L’euro vaut un dollar, et alors? edit
Lors du lancement de l’euro, le 1er janvier 1999, ministres des Finances et banquiers centraux de la zone euro poussèrent un soupir de soulagement : les premières cotations indiquaient un cours de 1,17 dollar. Chic, l’euro était « plus fort » que le dollar. Un an et demi plus tard, Francfort déchantait : l’euro était tombé en dessous de 90 cents. Les traders qui pensaient que l’euro ne verrait jamais le jour buvaient du petit lait : le marché allait montrer que cette monnaie Frankenstein ne valait rien. Mal leur en prit : l’euro allait bientôt entamer une ascension qui l’amena au niveau stratosphérique de 1,58 dollar début 2008. Errements de jeunesse ? Au cours des huit dernières années, on s’était habitué à un cours proche de ses origines, fluctuant entre 1,05 et 1,25 dollar. Mais depuis quelques jours, la parité euro dollar a percé cette bande en tombant proche de l’égalité, voire en dessous lors de certains échanges. Comme en 2000, la chute de l’euro est vue par certains comme un signe de faiblesse des économies européennes, tandis que d’autres se réjouissent d’une monnaie facilitant les affaires des exportateurs.

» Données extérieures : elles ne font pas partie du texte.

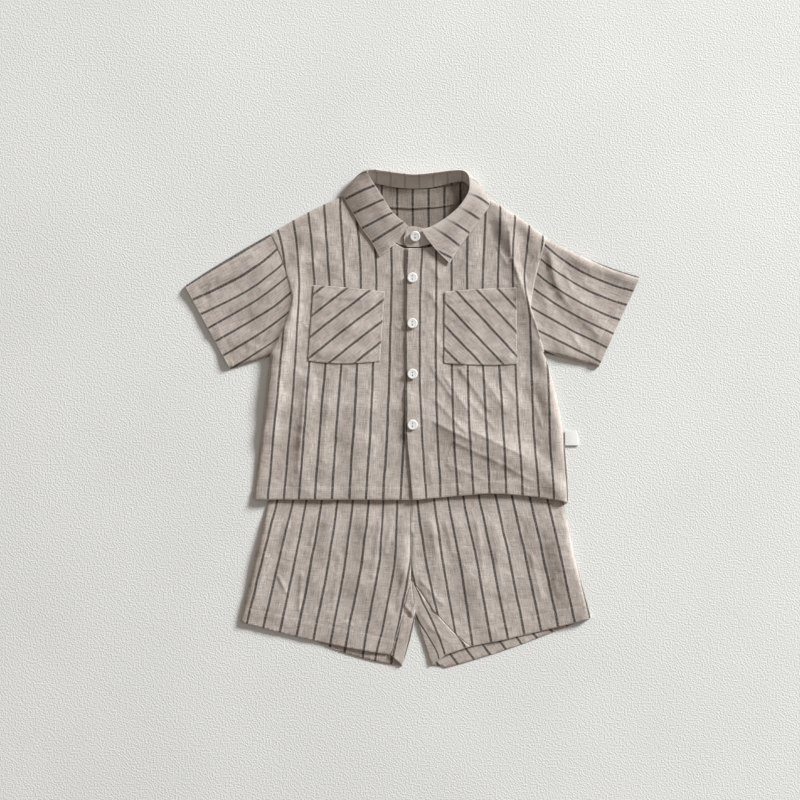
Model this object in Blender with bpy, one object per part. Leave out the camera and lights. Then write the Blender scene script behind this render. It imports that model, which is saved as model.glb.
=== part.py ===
"""A toddler's striped shirt laid on matching shorts, both flat on a surface.

The model is in metres with +Z up, the surface at z = 0 and +Y towards the collar, and its
origin lies under the middle of the outline. The wearer's right is on the -X side. Every
table and every size below is in millimetres, and MM turns them into metres when a piece is
made. Each cloth piece is a wall between two height fields, or a lofted wall at the collar
and the sleeves. Each layer lies a small gap above the one that it rests on.
"""

import math
from collections import namedtuple

import bmesh
import bpy
import numpy as np
from mathutils import Vector
from mathutils.geometry import delaunay_2d_cdt

MM = 0.001
WALL = 1.0  # thickness of the cloth
GAP = 0.3  # clearance from a layer to the one below
LAYER = WALL + GAP
SEAM = 0.4  # clearance between pieces that are sewn edge to edge
GRID = 13.0  # distance between a panel's inner points
EDGE_STEP = 10.0  # distance between the points of an outline
CLEAR_OF_LINES = 5.4  # the least distance from an inner point to an outline or a line
ROLL = 3.4  # width over which a front panel turns down to the surface at a side seam
ROLL_RIM = 1.4  # height of a panel's outermost rim at such a seam
MOST_PUFF = 3.3  # largest air gap under a puffed panel: beyond it, the wall thickens

CLOTH = (0.46, 0.40, 0.34, 1.0)
BUTTON_WHITE = (0.86, 0.85, 0.82, 1.0)
TAPE_WHITE = (0.88, 0.87, 0.84, 1.0)

# Corners of the cut pieces. "_r" is the wearer's right and "_l" the left.
SHIRT = {
    "neck_r": (-56.7, 251.4),
    "shoulder_r": (-155.7, 201.9),
    "armhole_r": (-130.9, 129.2),
    "underarm_r": (-156.8, 67.1),
    "hem_r": (-175.5, -89.7),
    "under_hem": (8.2, -90.2),
    "under_top": (9.4, 185.4),
    "neck_pit_r": (-9.4, 185.7),
    "neck_l": (68.6, 248.1),
    "neck_turn_l": (67.6, 227.0),
    "neck_pit_l": (12.7, 185.7),
    "lap_top": (-7.4, 185.6),
    "lap_low": (-8.2, -18.2),
    "lap_hem": (-0.6, -90.2),
    "hem_lift_l": (80.9, -83.1),
    "hem_l": (171.1, -93.0),
    "underarm_l": (144.7, 71.0),
    "armhole_l": (129.2, 121.6),
    "shoulder_l": (146.9, 197.5),
    "back_neck_l": (61.0, 260.0),
    "back_neck_r": (-46.8, 259.0),
    "back_hem_turn_l": (158.0, -88.8),
    "back_hem_l": (169.6, -95.6),
    "cuff_top_r": (-250.0, 144.7),
    "cuff_low_r": (-200.2, 53.4),
    "cuff_top_l": (250.0, 154.6),
    "cuff_low_l": (204.1, 55.0),
}
SHORTS = {
    "waist_r": (-105.0, -21.0),
    "waist_mid": (-1.7, -21.0),
    "waist_l": (104.0, -21.0),
    "side_r": (-159.0, -93.0),
    "side_l": (165.6, -93.0),
    "hem_side_r": (-189.8, -223.9),
    "hem_side_l": (196.8, -219.5),
    "crotch": (-1.7, -175.5),
    "crotch_low": (3.2, -220.0),
    "inseam_hem_r": (-23.7, -260.7),
    "inseam_hem_l": (63.3, -251.4),
    "fold_hem_r": (-11.1, -273.2),
    "fold_hem_l": (20.4, -272.5),
    "wrap_notch_l": (36.0, -260.5),
    "back_hem_dip_l": (36.0, -275.2),
    "back_hem_out_l": (156.8, -234.9),
    "back_hem_out_r": (-109.5, -244.8),
}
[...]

La réalité économique est bien différente. En premier lieu, l’euro n’est pas particulièrement faible vis-à-vis des devises des partenaires commerciaux de la zone euro alors que le dollar est, lui, exceptionnellement fort contre toutes devises, ce qui s’explique fort bien par la pénurie artificielle de pétrole et de gaz. En second lieu, la faiblesse de l’euro contre le dollar aura peu de conséquences sur les exportations de la zone euro mais, en rendant la facture énergétique plus salée, elle complique la lutte contre l’inflation.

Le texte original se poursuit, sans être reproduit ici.